In a book about software prototyping called Rapid Evolutionary Development by Lowell Jay Arthur (Wiley, 1992), Paul MacCready, inventor of the Gossamer Condor ultralight aircraft, was quoted as saying: “If it’s worth doing, it’s worth doing badly. If you can make it crudely, you can make it fast and it doesn’t cost much.” Virtually all early Web sites benefit from these “crude” design principles.
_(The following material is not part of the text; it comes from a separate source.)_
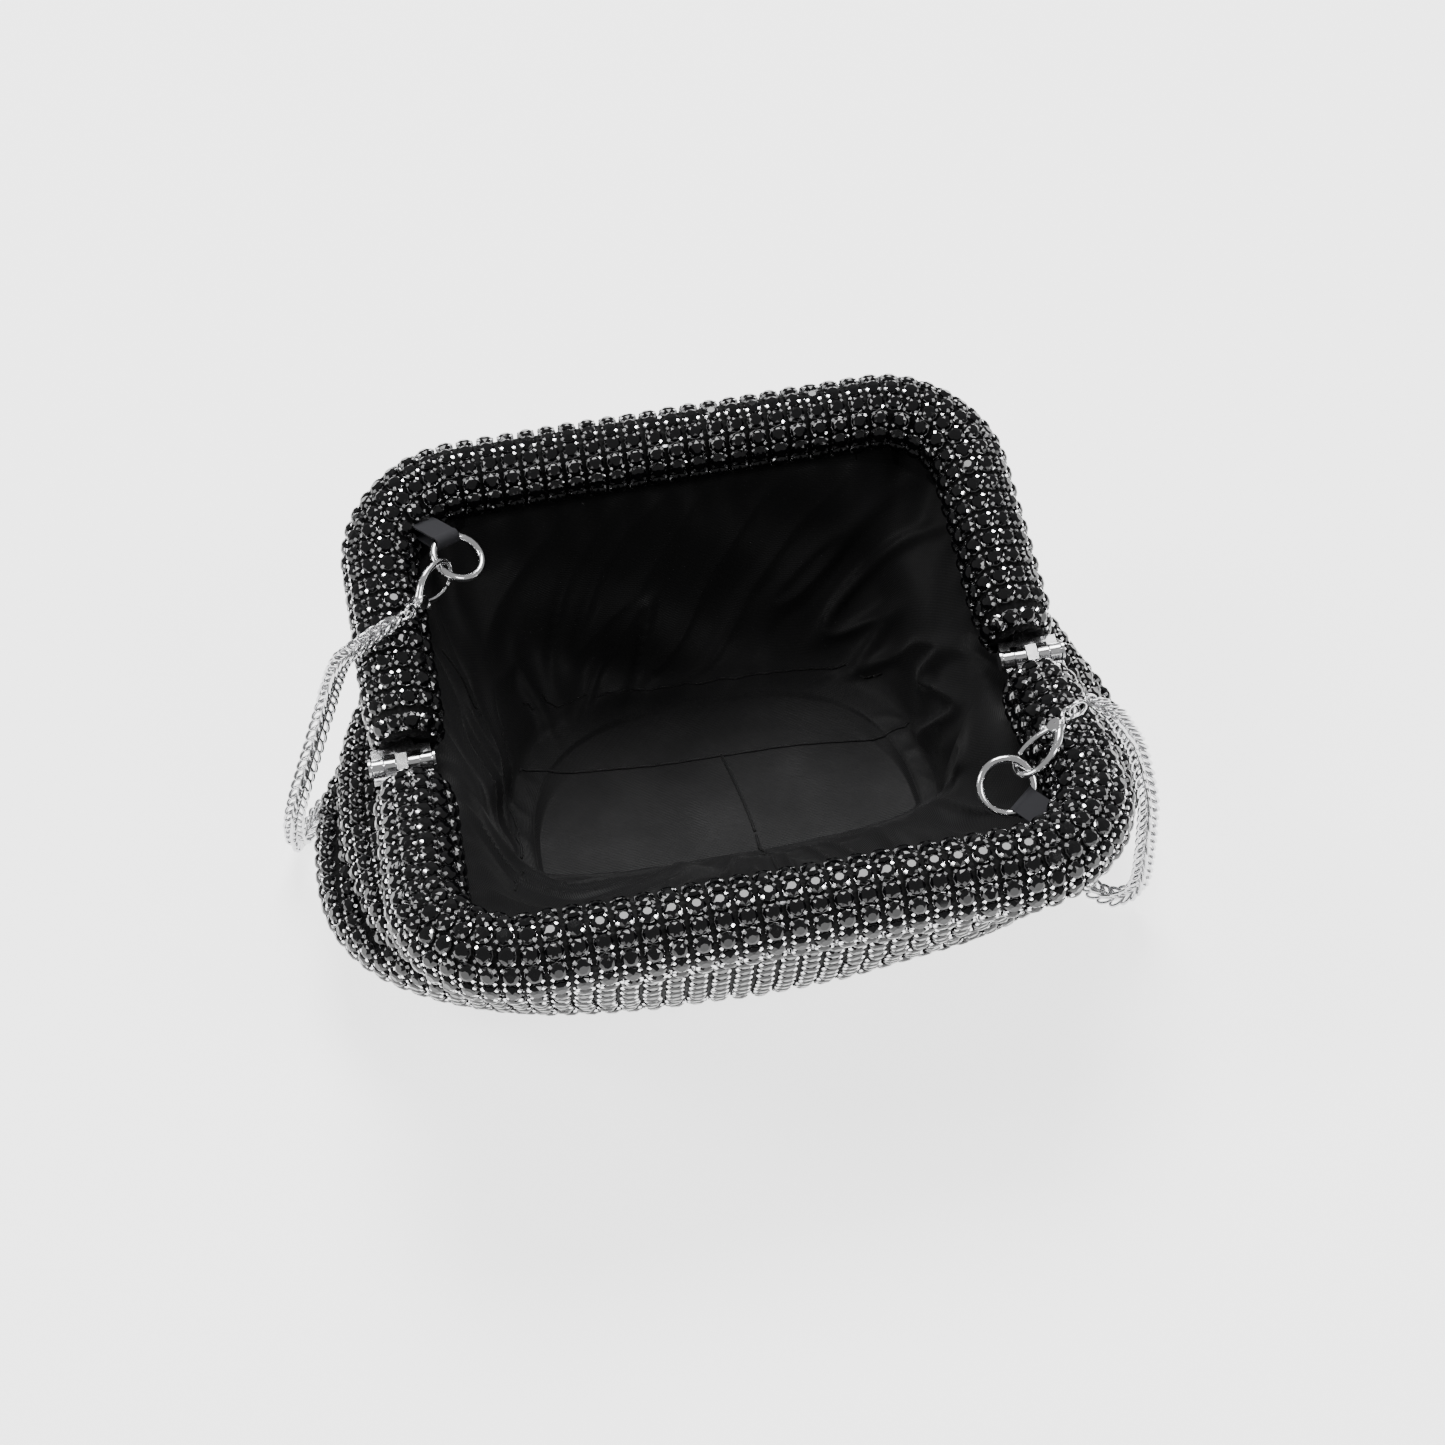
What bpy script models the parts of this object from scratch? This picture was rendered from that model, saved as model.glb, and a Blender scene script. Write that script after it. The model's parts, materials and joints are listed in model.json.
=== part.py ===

MacCready’s quote piqued my curiosity. I found a Web site that called him “Engineer of the Century” and had a long interview (www.achievement.org/autodoc/page/mac0pro-1). On the development of his human-powered aircraft, MacCready says:

“Looking back, we did it just right, as quickly as we could...we built a first version without even putting a propeller on it, just to see if it would fly, and about how much power it took to keep it up. Then we added a propeller and did a lot of tests with it. It was pretty crummy, very crude, bad stability and control and so on. But because we could rush it out and do tests with it, we began getting good insights about all its difficulties.”

What you learn from developing Web sites is more valuable than the site itself. You can always rebuild a site, and the experience you gain from designing and testing a site is what teaches you how to improve upon it in the future.

An organization needs to appreciate its self-taught Web hackers because if it doesn’t have any, it’s not learning anything important about the Web.